Production scraps to raw materials: low-cost method for implementing lithium iron phosphate cathode scraps back to production lines

In recent years, the increased production of lithium-ion batteries (LIBs) has been causing significant amounts of production scraps that require efficient, economical, and environmentally viable recycling methods. This study investigates strategies for integrating low-temperature direct recycling of lithium iron phosphate (LFP) production scraps into battery manufacturing. Scrap LFP cathode active material (CAM) was direct recycled at 200 °C in air and 400 °C in N2. The recycled CAM was blended in different amounts (100, 50, 30%-wt) with commercial CAM. Two slurry compositions were considered based on CAM: polyvinylidene fluoride: carbon black ratios (80:10:10 and 92:5:3), and coin cells were manufactured and tested.
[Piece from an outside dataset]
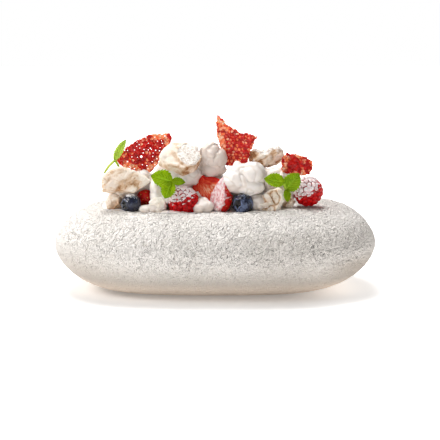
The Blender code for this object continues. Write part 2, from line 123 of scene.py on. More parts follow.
def ridged(points, size, octaves, seed=0):
    """Noise with sharp crests, 0 to about 1."""
    total = np.zeros(len(points))
    for octave in range(octaves):
        total += 0.5**octave * (1 - np.abs(noise(points, size / 2**octave, seed + 31 * octave))) ** 2
    return total / (2 - 0.5 ** (octaves - 1))


def cells(points, size, seed=0):
    """(distance to the nearest scattered point, to the second nearest), in cell sizes."""
    scaled = np.asarray(points) / size
    cell = np.floor(scaled)
    nearest = np.full(len(scaled), 9.0)
    second = np.full(len(scaled), 9.0)
    for step in np.ndindex(3, 3, 3):
        home = cell + np.array(step) - 1
        apart = np.linalg.norm(home + 0.5 + 0.42 * lattice(home, seed, 3) - scaled, axis=1)
        second = np.minimum(second, np.maximum(nearest, apart))
        nearest = np.minimum(nearest, apart)
    return nearest, second


def smoothstep(low, high, value):
    share = np.clip((value - low) / (high - low), 0, 1)
    return share * share * (3 - 2 * share)


def swirled(points, size, reach, seed):
    """The points pushed about by noise, so that what is worked out from them bends."""
    return points + reach * np.stack([noise(points, size, seed + k) for k in range(3)], 1)


def new_piece(name, mesh, material, slot, *replaced):
    """A visible piece on the one body, in place of the CAD nodes named."""
    obj = bpy.data.objects.new(name, mesh)
    bpy.context.scene.collection.objects.link(obj)
    mesh.shade_smooth()
    mesh.materials.clear()
    mesh.materials.append(material)
    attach(obj, "root")
    if replaced:
        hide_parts(*replaced)
    return obj


def mesh_from(name, points, faces):
    mesh = bpy.data.meshes.new(name)
    mesh.from_pydata(np.asarray(points).tolist(), [], [tuple(face) for face in faces])
    mesh.validate()
    return mesh


def joined(name, parts, faces):
    """One mesh of many copies of a shape, each with its own points."""
    count = len(parts[0])
    moved = [tuple(i + number * count for i in face) for number in range(len(parts)) for face in faces]
    return mesh_from(name, np.vstack(parts), moved)


def coordinates(mesh):
    flat = np.empty(len(mesh.vertices) * 3, np.float32)
    mesh.vertices.foreach_get("co", flat)
    return flat.reshape(-1, 3).astype(np.float64)


def normals(mesh):
    flat = np.empty(len(mesh.vertices) * 3, np.float32)
    mesh.vertices.foreach_get("normal", flat)
    return flat.reshape(-1, 3).astype(np.float64)


def set_coordinates(mesh, points):
    mesh.vertices.foreach_set("co", np.ascontiguousarray(points, np.float32).ravel())
    mesh.update()


def set_attribute(mesh, name, values):
    """A number on each vertex, which the materials read."""
    layer = mesh.attributes.new(name, "FLOAT", "POINT")
    layer.data.foreach_set("value", np.ascontiguousarray(values, np.float32))


def loft_faces(rings, count):
    """Quads between rings of equal length, and a fan at each end round the last two points."""
    faces = []
    for ring in range(rings - 1):
        low, high = ring * count, (ring + 1) * count
        for i in range(count):
            j = (i + 1) % count
            faces.append((low + i, low + j, high + j, high + i))
    first, last, top = rings * count, rings * count + 1, (rings - 1) * count
    for i in range(count):
        j = (i + 1) % count
        faces.append((first, j, i))
        faces.append((last, top + i, top + j))
    return faces


def remeshed(mesh, voxel, smoothing, name):
    """One closed skin over everything in the mesh, then smoothed."""
    obj = bpy.data.objects.new(name, mesh)
    bpy.context.scene.collection.objects.link(obj)
    remesh = obj.modifiers.new("skin", "REMESH")
    remesh.mode = "VOXEL"
    remesh.voxel_size = voxel
    relax = obj.modifiers.new("relax", "SMOOTH")
    relax.factor = 0.5
    relax.iterations = smoothing
    graph = bpy.context.evaluated_depsgraph_get()
    made = bpy.data.meshes.new_from_object(obj.evaluated_get(graph))
    made.name = name
    bpy.data.objects.remove(obj)
    bpy.data.meshes.remove(mesh)
    return made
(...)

Results indicate that recycled CAM can be directly reprocessed in new batteries exhibiting excellent electrochemical performance (154 mAh g−1, equivalent to pristine material) when the slurry included 30%-wt CAM recycled at 200 °C in air and 100%-wt CAM recycled at 400 °C in N2. Compared to virgin slurry material cost (9.06 €/kgslurry) and environmental impact (8.27 kg CO2/kgslurry), incorporating 30%-wt CAM recycled at 200 °C in air reduced costs to 6.59 €/kgSlurry and emissions to 6.21 kgCO2/kgslurry, and 100%-wt CAM recycled at 400 °C in N2 corresponded to 3.77 €/kgSlurry and 2.45 kgCO2/kgslurry. These findings clearly demonstrate that closed-loop integration of low-temperature direct recycling of LFP cathode scraps into cell manufacturing reduces material costs and environmental impact while maintaining high electrochemical performance.